* _Your task_: Transcribe only part of the material below: the lines from the one containing "(i + 1), wafer_spring(i))" through the one containing "before = set(bpy.data.objects)", inclusive, exactly as written.

* _Data provided_:
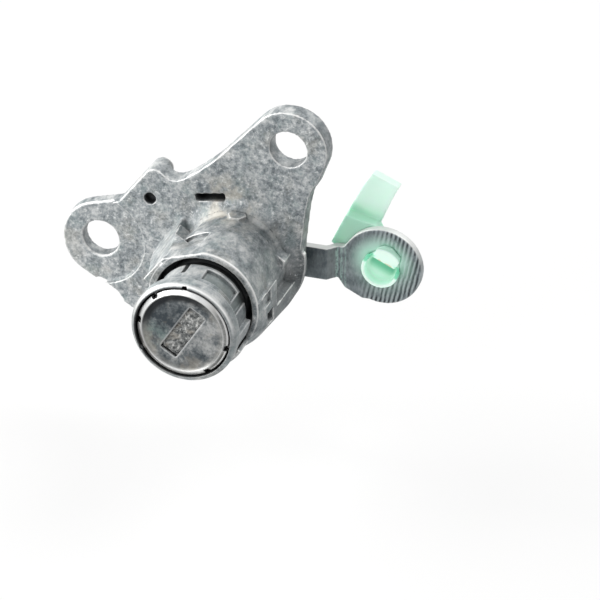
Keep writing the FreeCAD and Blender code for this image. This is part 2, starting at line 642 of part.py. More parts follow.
def lever():
    """Bent steel lever: hub on the plug's flats, joggled strip and round eye."""
    half = LEVER_STRIP_WIDTH / 2
    ex, ez = LEVER_EYE
    z0 = LEVER_STRIP_Z - half
    bend = LEVER_BEND
    step = LEVER_BEND + LEVER_BEND_RUN
    side = [V(0, LEVER_Y, z0), V(bend, LEVER_Y, z0), V(step, EYE_Y, z0), V(ex, EYE_Y, z0),
            V(ex, EYE_BACK, z0), V(step - 0.4, EYE_BACK, z0), V(bend - 0.4, LEVER_BACK, z0),
            V(0, LEVER_BACK, z0)]
    strip = Part.Face(Part.makePolygon(side + [side[0]])).extrude(V(0, 0, 2 * half))
    hub = rod(LEVER_HUB_RADIUS, LEVER_Y, LEVER_BACK)
    neck = link((step + half - 0.5, LEVER_STRIP_Z), half, LEVER_EYE, LEVER_EYE_RADIUS, EYE_Y, EYE_BACK)
    heel = slab([(step, z0), (ex - 6.9, ez - 5.35), (ex - 3.6, ez - 7.0), (ex + 0.4, ez - 6.9),
                 (ex, ez - 3), (step + 1, z0 + 2)], EYE_Y, EYE_BACK)
    arm = joined([hub, strip, neck, heel])
    seat = rod(TAIL_RADIUS, LEVER_Y - 1, LEVER_BACK + 1)
    seat = seat.common(keyed(block(-9, 9, LEVER_Y - 1, LEVER_BACK + 1, -TAIL_FLAT, TAIL_FLAT)))
    return less(arm, [seat, rod(LEVER_HOLE_RADIUS, EYE_Y - 1, EYE_BACK + 1, ex, ez)]).removeSplitter()


def clip_axes(outline):
    """Outline given along the clip's arm and across it, placed at the lever's eye."""
    ex, ez = LEVER_EYE
    c = math.cos(math.radians(CLIP_ANGLE))
    s = math.sin(math.radians(CLIP_ANGLE))
    return [(ex + a * c - b * s, ez + a * s + b * c) for a, b in outline]


def rod_clip():
    """Nylon clip: neck in the lever's eye, split head, block and snap flap."""
    ex, ez = LEVER_EYE
    neck_r = LEVER_HOLE_RADIUS - CLIP_NECK_GAP
    y0 = EYE_BACK + CLIP_NECK_GAP
    y1 = y0 + CLIP_BLOCK
    front = EYE_Y - CLIP_CUP
    floor = EYE_Y - 0.1
    neck = rod(neck_r, floor, y0 + 0.5, ex, ez)
    base = rod(CLIP_BASE_RADIUS, y0, y0 + CLIP_BASE, ex, ez)
    foot = slab(clip_axes(CLIP_BLOCK_OUTLINE), y0, y1)
    flap = slab(clip_axes(CLIP_FLAP_OUTLINE), y1 - 0.4, y1 + CLIP_FLAP)
    lug = slab(clip_axes(CLIP_LUG_OUTLINE), EYE_Y - CLIP_LUG, floor)
    deep = front + CLIP_CUP_DEPTH
    lower = slab(clip_axes([(CLIP_SPLIT, -6), (CLIP_SPLIT, 6), (-6, 6), (-6, -6)]), front - 1, deep)
    cup = rod(CLIP_CUP_RADIUS, front, floor, ex, ez).common(lower)
    hollow = rod(CLIP_CUP_RADIUS - CLIP_CUP_WALL, front - 1, deep, ex, ez).common(lower)
    body = joined([neck, base, foot, flap, lug, cup])
    return less(body, [rod(CLIP_ROD_RADIUS, deep + CLIP_FLOOR, y1 + 9, ex, ez), hollow]).removeSplitter()


def e_clip():
    """Open retaining clip in the groove of the plug's tail."""
    inner = TAIL_RADIUS - 1.4
    back = LEVER_BACK + 0.02 + ECLIP_SHEET
    ring = prism(TAIL_RADIUS + 1.2, 20, LEVER_BACK + 0.02, back).cut(rod(inner, LEVER_BACK - 1, back + 1))
    mouth = block(0, 9, LEVER_BACK - 1, LEVER_BACK + 2, -inner + 0.5, inner - 0.5)
    return ring.cut(turned_copy(mouth, 210))


def washer():
    """Thrust washer between the housing's boss and the lever."""
    inner = prism(TAIL_RADIUS + RUNNING_GAP, 24, BOSS_BACK - 1, LEVER_Y + 1)
    return prism(BOSS_RADIUS, 24, BOSS_BACK + 0.02, LEVER_Y - 0.02).cut(inner)


def return_spring():
    """Torsion spring round the rear boss, as its closed envelope."""
    inner = prism(BOSS_RADIUS + 0.15, 24, PLATE_BACK - 1, LEVER_Y + 1)
    return prism(BOSS_RADIUS + 1.1, 24, PLATE_BACK, LEVER_Y - 0.25).cut(inner)


def main():
    """Build and write every piece."""
    os.makedirs("parts", exist_ok=True)
    export("housing", housing())
    export("cylinder_sleeve", sleeve())
    export("plug", plug())
    export("face_cap", face_cap())
    export("shutter", shutter())
    export("shutter_pin", shutter_pin())
    export("shutter_spring", shutter_spring())
    for i in range(WAFER_COUNT):
        export("wafer_%d" % (i + 1), wafer(i))
        export("wafer_spring_%d" % (i + 1), wafer_spring(i))
    export("lever", lever())
    export("rod_clip", rod_clip())
    export("e_clip", e_clip())
    export("thrust_washer", washer())
    export("return_spring", return_spring())


main()
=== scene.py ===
import logging
import math
from dataclasses import dataclass, replace
from enum import Enum
from typing import Optional, Protocol, Sequence, Union

import bpy
import numpy as np
from mathutils import Matrix, Vector

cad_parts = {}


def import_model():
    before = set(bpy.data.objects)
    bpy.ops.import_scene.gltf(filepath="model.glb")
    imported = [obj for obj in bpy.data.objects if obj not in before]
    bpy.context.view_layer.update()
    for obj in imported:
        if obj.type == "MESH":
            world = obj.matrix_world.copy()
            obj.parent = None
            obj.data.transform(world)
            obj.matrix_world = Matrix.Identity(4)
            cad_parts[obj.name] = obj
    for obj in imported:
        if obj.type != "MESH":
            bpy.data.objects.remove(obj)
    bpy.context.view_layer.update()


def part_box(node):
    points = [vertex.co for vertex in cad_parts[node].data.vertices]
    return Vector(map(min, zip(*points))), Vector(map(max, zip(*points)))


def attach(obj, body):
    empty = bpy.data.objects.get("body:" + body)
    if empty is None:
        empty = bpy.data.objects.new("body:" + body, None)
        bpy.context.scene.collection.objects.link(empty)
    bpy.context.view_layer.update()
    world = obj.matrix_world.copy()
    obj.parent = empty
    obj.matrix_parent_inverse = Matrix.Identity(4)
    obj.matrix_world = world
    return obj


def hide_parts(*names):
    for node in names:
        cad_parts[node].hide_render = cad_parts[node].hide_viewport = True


# Door lock cylinder of a car, dressed in metres in the frame of its CAD parts.
# The lock axis is Y, the lock face looks toward -Y, and +Z is up.
# Fields and arguments are in millimetres unless their docstring says metres.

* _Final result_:
        export("wafer_spring_%d" % (i + 1), wafer_spring(i))
    export("lever", lever())
    export("rod_clip", rod_clip())
    export("e_clip", e_clip())
    export("thrust_washer", washer())
    export("return_spring", return_spring())


main()
=== scene.py ===
import logging
import math
from dataclasses import dataclass, replace
from enum import Enum
from typing import Optional, Protocol, Sequence, Union

import bpy
import numpy as np
from mathutils import Matrix, Vector

cad_parts = {}


def import_model():
    before = set(bpy.data.objects)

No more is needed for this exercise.